Orphée s’embarqua sur l’Argo et accompagna les Argonautes dans leurs aventures, calmant de ses chants les tempêtes et les colères de l’équipage. Il réussit même à couvrir la voix des Sirènes. Après ce périple, il se rendit en Egypte, où il enseigna aux habitants le culte des dieux grecs Apollon et Dionysos.
De retour en Thrace, Orphée épousa la nymphe Eurydice. Mais au soir même de ses noces, voulant échapper aux avances pressantes d’un berger nommé Aristée, Eurydice prit la fuite et fut mordue par un serpent venimeux : elle mourut aussitôt. Désespéré, Orphée demanda à Zeus la permission de descendre aux Enfers pour retrouver son épouse et la ramener sur terre, ce qui lui fut accordé, à la condition toutefois qu’à aucun moment il ne regarde Eurydice avant d’avoir retrouvé le monde des vivants.

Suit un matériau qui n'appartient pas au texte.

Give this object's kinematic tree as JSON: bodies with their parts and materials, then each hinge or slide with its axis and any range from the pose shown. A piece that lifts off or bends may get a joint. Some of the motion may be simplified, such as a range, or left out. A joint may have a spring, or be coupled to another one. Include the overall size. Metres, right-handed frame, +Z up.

A l’occasion de ce voyage infernal, Orphée charma par les sons de sa lyre, Cerbère et les Furies, ce qui lui permit d’entrer dans le royaume d’Hadès et de retrouver Eurydice. Hélas, voulant s’assurer que celle-ci le suivait bien, Orphée voulut la regarder et aussitôt la malheureuse disparut à ses yeux pour toujours. Cette histoire n’est pas sans rappeler celle de la femme de Loth se retournant pour regarder Sodome et qui fut instantanément changée en statue de sel.

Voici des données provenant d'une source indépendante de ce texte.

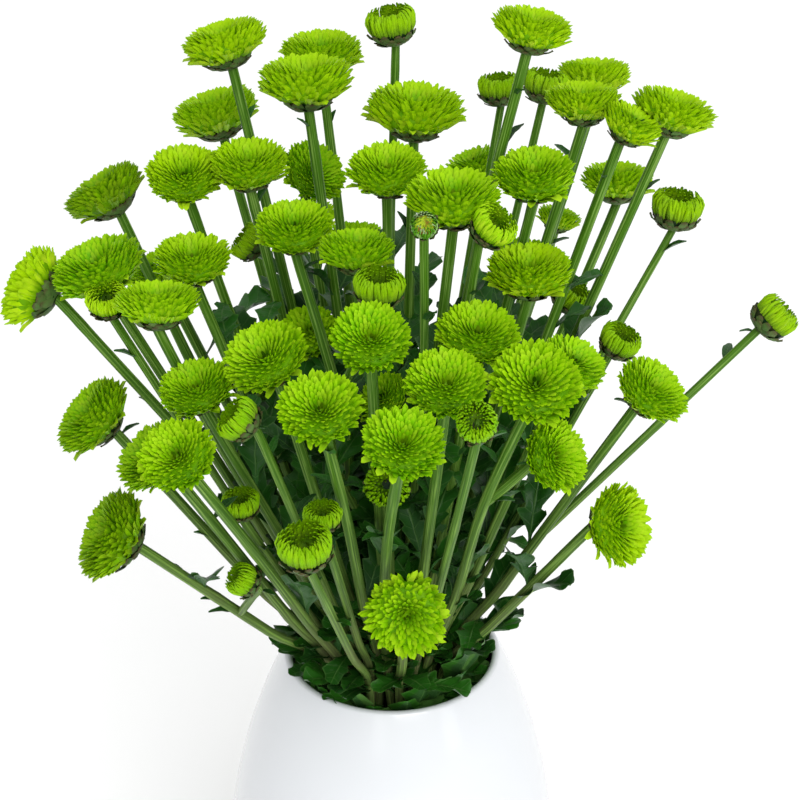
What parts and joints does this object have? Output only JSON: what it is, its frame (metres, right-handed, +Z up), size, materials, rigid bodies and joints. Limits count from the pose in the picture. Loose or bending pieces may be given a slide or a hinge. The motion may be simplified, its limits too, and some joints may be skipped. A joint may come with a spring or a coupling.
{
  "type": "pompon chrysanthemum bunch in vase",
  "caption": "Bunch of lime-green pompon spray chrysanthemums, open heads, cups and buds on long fanned stems, standing in water in a plain egg-shaped white glazed vase.",
  "frame": {"origin": "centre of the vase's flat foot, on the surface it stands on", "axes": "+Z up, -Y towards the front of the bunch, +X to the right seen from the front"},
  "size_m": [0.3389, 0.3205, 0.5102],
  "materials": {
    "glaze": "smooth white gloss glaze",
    "water": "clear",
    "stems": "ribbed mid-green stems and calyces, dark green leaves, half-open cups and buds",
    "florets": "lime-green florets, darker at the centre"
  },
  "bodies": {
    "root": {"head_a1": "florets", "head_a2_a3": "florets", "head_a5_b1": "florets", "head_a6": "florets", "head_a7": "florets", "head_b2": "florets", "head_b3": "florets", "head_b4": "florets", "head_b5": "florets", "head_b7": "florets", "head_c1": "florets", "head_c3": "florets", "head_c4": "florets", "head_c7": "florets", "head_d1": "florets", "head_d2": "florets", "head_d5": "florets", "head_d6": "florets", "head_e1": "florets", "head_e2": "florets", "head_e3": "florets", "head_e4": "florets", "head_e5": "florets", "head_e6": "florets", "head_f2_f4_f5": "florets", "head_f3": "florets", "head_g1": "florets", "head_g2": "florets", "head_g3": "florets", "head_g4": "florets", "head_g6": "florets", "head_h1": "florets", "head_h2": "florets", "head_h3": "florets", "head_h4": "florets", "head_h5": "florets", "head_h6": "florets", "head_i1": "florets", "head_i2": "florets", "head_i3": "florets", "head_i4": "florets", "head_i5": "florets", "head_i6": "florets", "head_j1": "florets", "head_j2": "florets", "head_j3_j4": "florets", "head_j5": "florets", "head_j6": "florets", "spray_a_stems": "stems", "spray_b_stems": "stems", "spray_c_stems": "stems", "spray_d_stems": "stems", "spray_e_stems": "stems", "spray_f_stems": "stems", "spray_g_stems": "stems", "spray_h_stems": "stems", "spray_i_stems": "stems", "spray_j_stems": "stems", "vase": "glaze", "water": "water"}
  },
  "joints": []
}
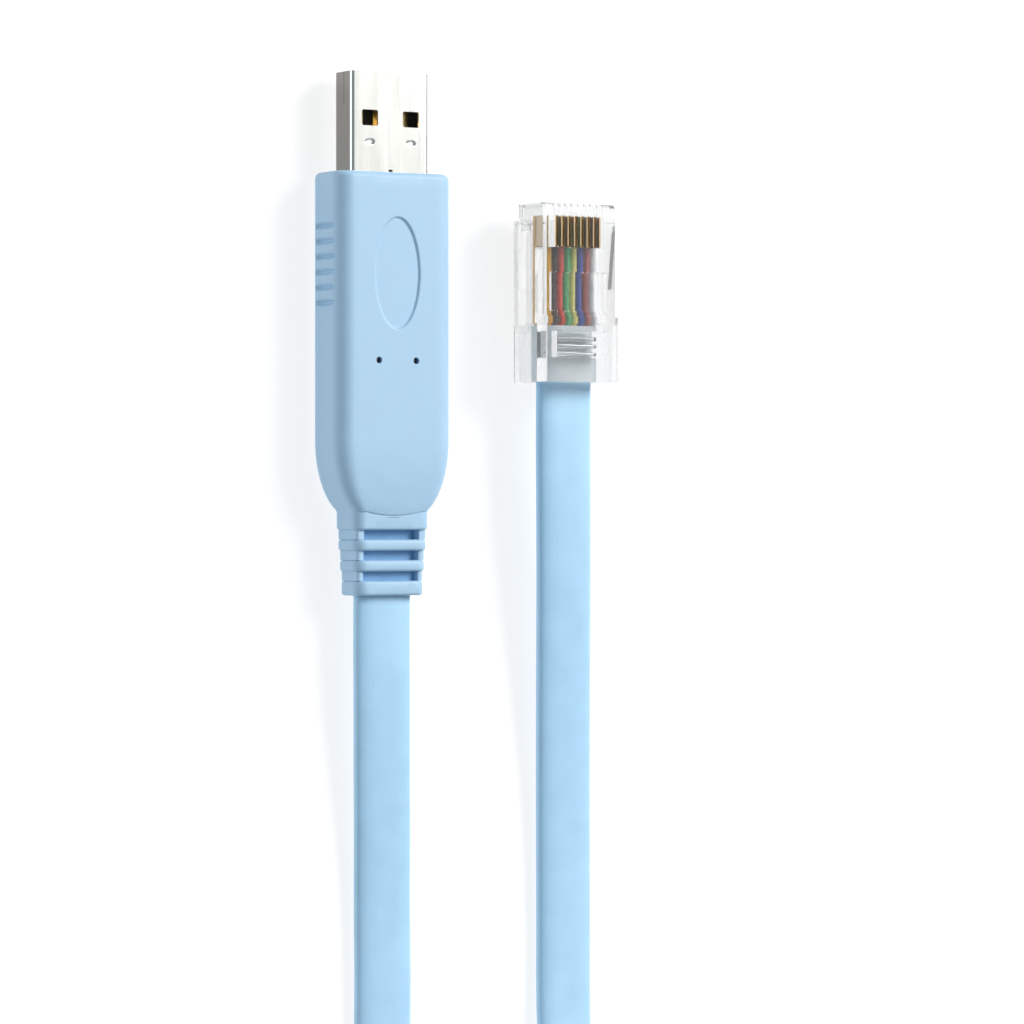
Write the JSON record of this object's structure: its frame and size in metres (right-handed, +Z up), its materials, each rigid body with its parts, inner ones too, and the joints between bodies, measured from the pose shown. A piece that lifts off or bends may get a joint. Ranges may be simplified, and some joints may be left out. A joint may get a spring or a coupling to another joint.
{
  "type": "usb to rj45 console cable",
  "caption": "Flat light blue cable with a moulded USB-A plug at one end and a clear 8-way RJ45 plug at the other, its spare length in a tied hank.",
  "frame": {"origin": "on the table, under the middle of the box round the two plugs", "axes": "+Z up from the table, +Y the way both plugs point, +X from the USB plug towards the RJ45 plug"},
  "size_m": [0.0682, 0.2941, 0.0193],
  "materials": {
    "plug_shell": "bright nickel plate on folded steel",
    "insulator": "black moulded plastic",
    "contact_gold": "gilt",
    "grip_blue": "smooth matt light blue overmould",
    "led_window": "dark light guide",
    "jacket_blue": "smooth flexible light blue jacket",
    "clear_housing": "clear moulded polycarbonate",
    "wire_orange": "conductor insulation",
    "wire_black": "conductor insulation",
    "wire_red": "conductor insulation",
    "wire_green": "conductor insulation",
    "wire_yellow": "conductor insulation",
    "wire_blue": "conductor insulation",
    "wire_brown": "conductor insulation",
    "wire_grey": "conductor insulation",
    "tie_black": "woven hook and loop strap"
  },
  "bodies": {
    "root": {"usb_shell": "plug_shell", "usb_tongue": "insulator", "usb_contact_1": "contact_gold", "usb_contact_2": "contact_gold", "usb_contact_3": "contact_gold", "usb_contact_4": "contact_gold", "usb_overmold": "grip_blue", "status_led_1": "led_window", "status_led_2": "led_window", "cable_run_usb": "jacket_blue", "cable_hank": "jacket_blue", "cable_run_rj45": "jacket_blue", "hank_tie_left": "tie_black", "hank_tie_right": "tie_black", "rj45_housing": "clear_housing", "rj45_contact_1": "contact_gold", "rj45_contact_2": "contact_gold", "rj45_contact_3": "contact_gold", "rj45_contact_4": "contact_gold", "rj45_contact_5": "contact_gold", "rj45_contact_6": "contact_gold", "rj45_contact_7": "contact_gold", "rj45_contact_8": "contact_gold", "conductor_1_orange": "wire_orange", "conductor_2_black": "wire_black", "conductor_3_red": "wire_red", "conductor_4_green": "wire_green", "conductor_5_yellow": "wire_yellow", "conductor_6_blue": "wire_blue", "conductor_7_brown": "wire_brown", "conductor_8_grey": "wire_grey"}
  },
  "joints": []
}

Après la mort définitive de sa bien-aimée, Orphée dédaigna l’amour des autres femmes, voulant ainsi rester éternellement fidèle à Eurydice. Il vécut en sauvage, au milieu de la forêt, renonçant à toute compagnie humaine (ou, selon une autre version, se consacra à initier des novices aux mystères d’Apollon). Par dépit et jalousie, les femmes de Thrace (ou les Ménades, ou les Bacchantes, suivantes de Bacchus/Dionysos, l’attitude d’Orphée irritant Dionysos qui prône l’ivresse sacrée) le mirent en pièces : sa tête fut jetée dans l’Hèbre (le chef d’Orphée avait le don de prophétiser) et recueillie à Lesbos, quant à sa lyre, elle fut placée par Zeus parmi les constellations, à la demande d’Apollon et des Muses. Ces dernières donnèrent aux membres rassemblés de l’infortuné Orphée, une sépulture au pied de l’Olympe.
3. L’Orphisme.
Initié en Egypte aux mystères d’Osiris, Orphée passe pour avoir fondé les mystères orphiques d’Eleusis. Cette secte religieuse aurait été fondée dès le début du 6ème siècle (ou 4ème s.) avant l’ère chrétienne. C’est essentiellement dans l’Italie méridionale, chez les adeptes de Pythagore, que ce mouvement a suscité de l’intérêt, et ce bien que la doctrine orphique trouve son origine en Thrace, le pays d’Orphée.
Aujourd’hui encore, l’orphisme reste en partie mystérieux, notamment du point de vue du déroulement et de l’ordonnance des rites.
Comme souvent, c’est la volonté de simplifier les mythes et les doctrines religieuses, devenues d’une telle complexité qu’elles en étaient parfois devenues incompréhensibles, qui est à la source de la naissance de l’orphisme dont le but était de faire sortir du cadre religieux grec traditionnel, c’est-à-dire polythéiste, la figure d’un dieu unique nommé Zeus ou, plus généralement, Dionysos ou Zagréos.
L’orphisme incluait aussi la notion de réincarnation (ou de renaissance) et envisageait donc le passage aux Enfers comme une voie mortificatrice nécessaire à l’épanouissement et à la purification de l’âme.
L’orphisme était, en outre, largement répandu dans toutes les couches de la société gréco-romaine et prépara, pour une bonne part, l’avènement du christianisme : bien souvent, sur les stèles funéraires du début de l’ère chrétienne, on peut voir un Christ ayant les traits et les attributs d’Orphée.
4. Visualisation.
Orphée est généralement représenté vêtu d’une robe orientale et d’un bonnet phrygien. Ce n’est qu’ultérieurement que sa tenue deviendra spécifiquement grecque. La lyre constitue son attribut principal.
Eric TIMMERMANS
Bruxelles, le 27 juillet 2010.
Sources : Dictionnaire de la mythologie grecque et latine, Odile Gandon, Hachette Jeunesse, 2000 / Dictionnaire de la mythologie grecque et romaine, Joël Schmidt, Larousse, 1965 / Dictionnaire du diable, des démons et sorciers, Pierre Ripert, Maxi-Poche Références, 2003 / Encyclopédie de la mythologie, Sequoia, 1962 / Grand dictionnaire des symboles et des mythes, Nadia Julien, Marabout, 1998.